May the LORD reward you for what you have done, and may you receive a full reward from the LORD God of Israel, under whose wings you have come for refuge
Ruth chose to come into the faith of Israel, she chose to believe in God and trust him to be her refuge.
Reading this, I asked God to reveal to me the alternative places to which I was turning for refuge. For me these were/are:
- Exercise and body image
- Money & sound budgeting
- Popularity and the favour of man
I want to look good, because in my looking good I feel confident and that I am more valuable. I want to feel financially secure, it gives me a sense of control and power. I want to enjoy popularity and the favour of man because I feel that their approval will mean I am on the ‘right track’.

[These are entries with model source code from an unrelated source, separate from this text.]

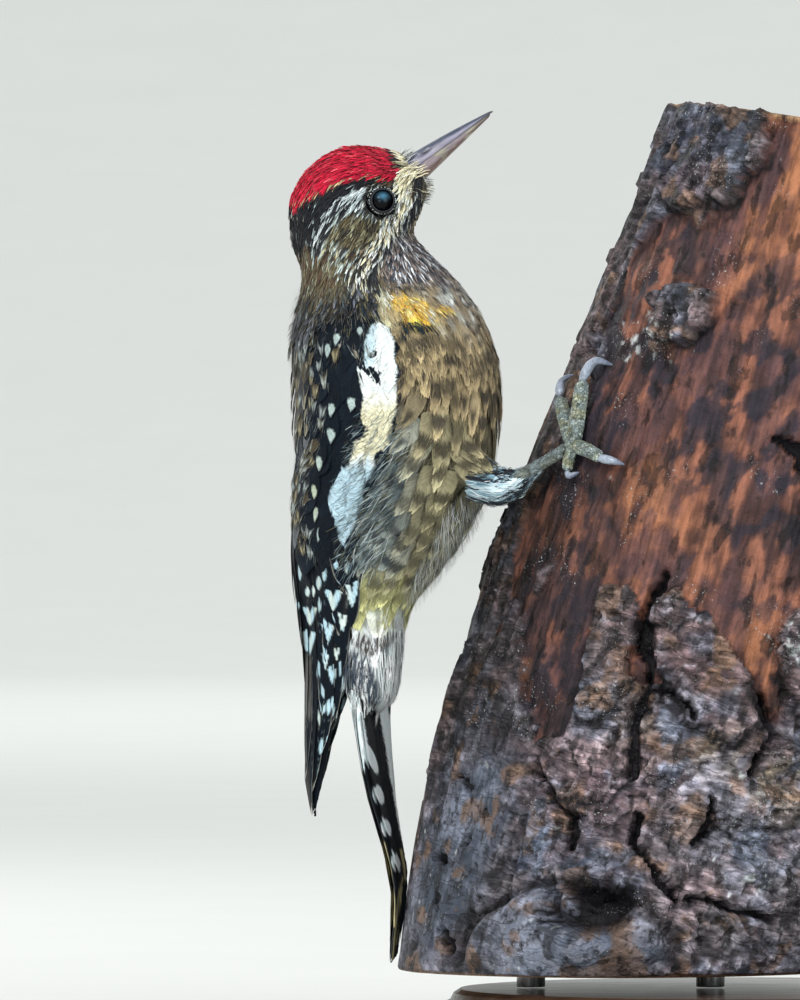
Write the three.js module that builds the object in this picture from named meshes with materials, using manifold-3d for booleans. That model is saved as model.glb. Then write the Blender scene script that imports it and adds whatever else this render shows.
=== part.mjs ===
// A young yellow-bellied sapsucker, life size, clinging to a short cut length of leaning trunk.
// The trunk is held by two short rods on a round display base. Millimetres, +Z up, and the origin
// is at the centre of the base's underside. +X runs from the bird's back towards the trunk and -Y
// is the side on which the bird's right foot grips.
import * as THREE from "three";
import { mergeVertices } from "three/addons/utils/BufferGeometryUtils.js";
import Module from "manifold-3d";

const wasm = await Module();
wasm.setup();

// ---- Driving dimensions ----

const GAP = 0.3; // clearance between neighbouring pieces
const SLACK = 0.05; // spare room past the gap, for rounding

const BASE_RADIUS = 72;
const BASE_THICK = 8;
const BASE_CHAMFER = 1;

const PERCH_FOOT = 12.5; // height of the trunk's lower cut
const PERCH_HEAD = 217; // height of its upper cut, on the axis
const PERCH_HEAD_SLOPE = -0.16; // the upper saw cut runs down towards +X
const PERCH_RADIUS = 57;
const PERCH_TAPER = 5; // radius lost from foot to head
const PERCH_X = -29.2; // where the axis starts, at the foot
const PERCH_Y = 1.5;
const PERCH_LEAN = 0.183; // lean at the foot, as run over rise
const PERCH_BEND = 0.000566; // how fast the lean grows with height

const ROD_RADIUS = 3.5;
const ROD_TOP = 27;
const ROD_SPREAD = 22; // each rod's distance from the trunk's axis at the foot

const BIRD_X = -85.75; // the bird's upright axis
const BIRD_TURN = THREE.MathUtils.degToRad(-20); // the belly turns towards -Y
const HEAD_Y = 2;
const HEAD_PITCH = THREE.MathUtils.degToRad(24.6);
const EYE_RADIUS = 3.5;
const BILL_LENGTH = 22;
const BILL_PITCH = THREE.MathUtils.degToRad(36.3);

// ---- Solids and meshes ----

// The solid of a geometry, with its faces pointing out.
function solidOf(geometry) {
  geometry.deleteAttribute("normal");
  geometry.deleteAttribute("uv");
  const merged = mergeVertices(geometry, 1e-3);
  const triVerts = new Uint32Array(merged.index.array);
  const vertProperties = new Float32Array(merged.attributes.position.array);
  const made = new wasm.Manifold(new wasm.Mesh({ numProp: 3, vertProperties, triVerts }));
  if (made.volume() > 0) return made;
  for (let i = 0; i < triVerts.length; i += 3) {
    [triVerts[i + 1], triVerts[i + 2]] = [triVerts[i + 2], triVerts[i + 1]];
  }
  return new wasm.Manifold(new wasm.Mesh({ numProp: 3, vertProperties, triVerts }));
}

// A closed skin over a sphere's grid: pointAt(turn, along, target) with both from 0 to 1. All turns
// give one point at each end.
function closedForm(around, along, pointAt) {
  const form = new THREE.SphereGeometry(1, around, along);
  const places = form.getAttribute("uv");
  const points = form.getAttribute("position");
  const target = new THREE.Vector3();
  for (let i = 0; i < points.count; i++) {
    pointAt(places.getX(i), 1 - places.getY(i), target);
    points.setXYZ(i, target.x, target.y, target.z);
  }
  return solidOf(form);
}

// Smooth values between stations, whose first number is where they stand.
function between(stations) {
  const size = stations[0].length - 1;
  const where = stations.map((row) => row[0]);
  const values = stations.flatMap((row) => row.slice(1));
  const curve = new THREE.CubicInterpolant(where, values, size);
  return (at) => Array.from(curve.evaluate(THREE.MathUtils.clamp(at, where[0], where.at(-1))));
}

// 0 at a closed end and 1 from the given depth inwards, with a round shoulder.
function roundEnd(distance, depth) {
  const short = 1 - Math.min(1, Math.max(0, distance) / depth);
  return Math.sqrt(1 - short * short);
}

// Rings stand closer together towards both ends.
const easeEnds = (t) => 0.55 * t + 0.225 * (1 - Math.cos(Math.PI * t));

const signedPower = (x, power) => Math.sign(x) * Math.abs(x) ** power;

// A point of the bird's own frame (x to the belly, y to its left side) in the part's frame.
function fromBird(x, y, z, target) {
  const cos = Math.cos(BIRD_TURN);
  const sin = Math.sin(BIRD_TURN);
  return target.set(BIRD_X + x * cos - y * sin, x * sin + y * cos, z);
}

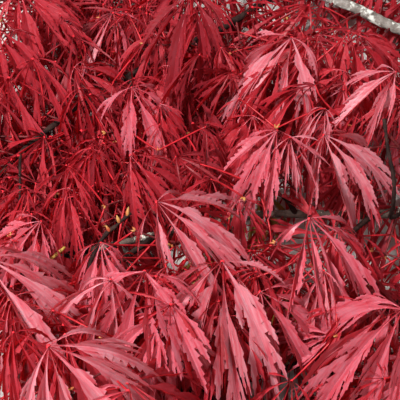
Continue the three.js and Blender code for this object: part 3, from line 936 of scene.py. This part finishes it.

So how do I respond after realising I have come to these for shelter? Is the answer to abandon them altogether? To ‘tear down the altars’?
Yes and no.
Yes, because God alone is my Rock, alone is my steadfast unfailing tower of refuge. And no, because these things are not necessarily bad in and of themselves. The Bible itself teaches the benefit of physical training (1 Timothy 4:8), it tells us that our appearance matters. There was a reason Joseph shaved and put on clean clothes before he appeared before pharaoh (Genesis 41:14). Likewise, the Bible also teaches that we must be wise stewards with our money and we should financially plan for seasons of hardship (Proverbs 6:6-8, 2 Thessalonians 3:10-13). Finally, the approval of man is not a bad thing. Jesus himself grew in wisdom and stature with man (Luke 2:52). The write of Hebrews also tells us that we should ‘make every effort’ to live at peace with everyone (Hebrews 12:14).
So how do I move forward?
Whenever I am engaging in these areas, I invite God to be present. To recall to my mind how much greater his refuge is. This gives me confidence when I am not ‘in shape’ or cannot afford to dress well. This gives me the courage to be generous even beyond what is considered “sensible”. This gives me the audacity to live counter culturally, to live in such a way that demands an explanation. Even if that means that to some people I become like the odour of death.